Frontiers in Endocrinology
- Discipline: Endocrinology
- Language: English
- Edited by: Jeff M. P. Holly

Publication details
- History: 2010–present
- Publisher: Frontiers Media
- Frequency: Upon acceptance
- Open access: Yes
- License: Creative Commons Attribution
- Impact factor: 6.055 (2021)

Standard abbreviations
- ISO 4: Front. Endocrinol.

Indexing
- ISSN: 1664-2392
- OCLC no.: 1010654922

Links
- Journal homepage; Online archive;

= Frontiers in Endocrinology =

Frontiers in Endocrinology is a peer-reviewed open access scientific journal covering all aspects of endocrinology in 21 sections. It was established in 2010 and is published by Frontiers Media. The editor-in-chief is Jeffrey M. P. Holly (University of Bristol).
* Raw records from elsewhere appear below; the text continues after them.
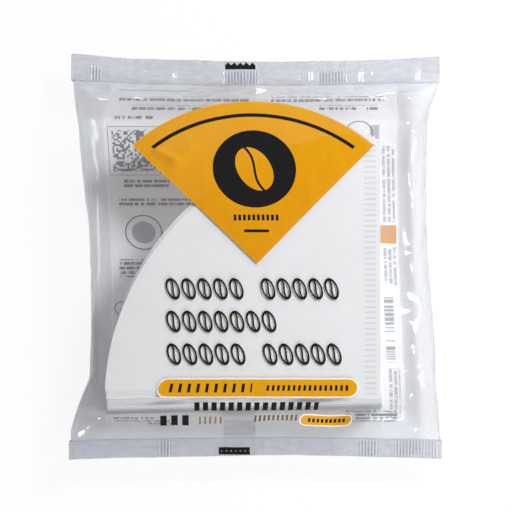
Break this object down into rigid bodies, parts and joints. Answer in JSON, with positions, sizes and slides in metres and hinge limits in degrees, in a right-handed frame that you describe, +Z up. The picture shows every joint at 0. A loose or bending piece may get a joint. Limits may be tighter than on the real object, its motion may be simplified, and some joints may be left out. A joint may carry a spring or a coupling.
{
  "type": "pack of paper coffee filters",
  "caption": "Sealed clear film pillow pack with crimped ends and a back fin, holding a stack of folded cone paper coffee filters, lying on its back.",
  "frame": {"origin": "centre of the pack's footprint, on the surface that its back fin rests on", "axes": "+X to the right across the pack with its front up, +Y from the bottom seal to the top seal, +Z up, out of the printed front panel"},
  "size_m": [0.176, 0.198, 0.0255],
  "materials": {
    "clear_film": "clear polypropylene film, glossy, printed in black and orange-yellow on its front panel",
    "filter_paper": "white creped filter paper, matt"
  },
  "bodies": {
    "root": {"film_bag": "clear_film", "front_filter": "filter_paper", "loose_filter_1": "filter_paper", "loose_filter_2": "filter_paper", "filter_stack": "filter_paper"}
  },
  "joints": []
}
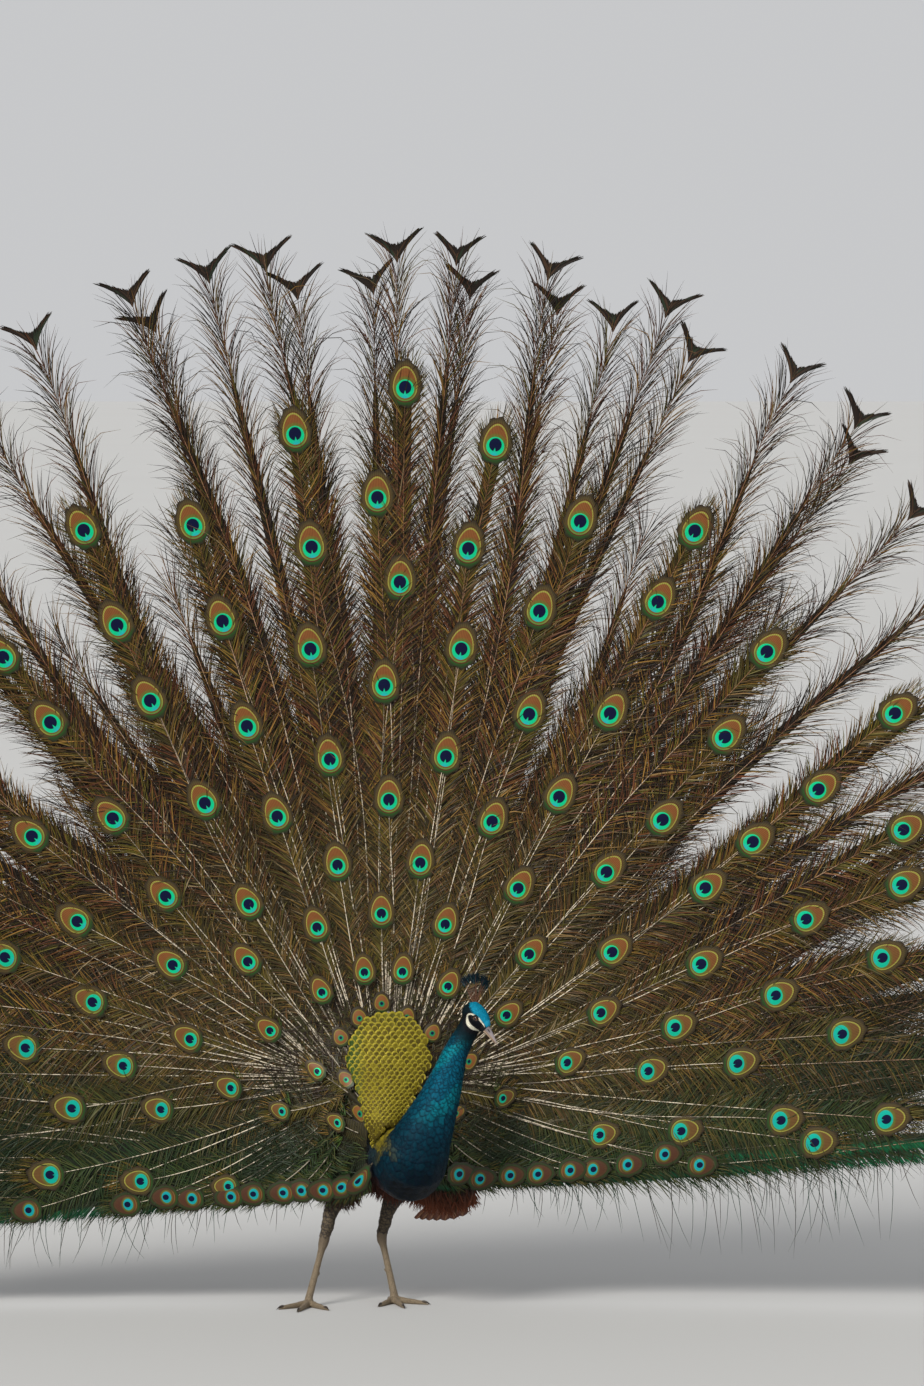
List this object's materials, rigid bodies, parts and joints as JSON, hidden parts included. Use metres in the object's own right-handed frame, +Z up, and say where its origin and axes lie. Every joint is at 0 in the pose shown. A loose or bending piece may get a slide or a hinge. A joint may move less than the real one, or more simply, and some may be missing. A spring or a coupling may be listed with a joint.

==Abstracting and indexing==
The journal is abstracted and indexed in:

- BIOSIS Previews
- EBSCO databases
- PubMed
- Pubmed Central
- Embase/Excerpta Medica
- Science Citation Index Expanded
- Scopus

According to the Journal Citation Reports, the journal has an impact factor of 6.055 in 2021

==History==
From 1993 to 1995 a monographic series named Frontiers in Endocrinology was published by Ares-Serono Symposia Publications for 15 volumes. The current journal was established in 2010. In order to distinguish the two periodicals some indices use the names Frontiers in Endocrinology (Rome, Italy) for the older series and Frontiers in Endocrinology (Lausanne) for the current journal.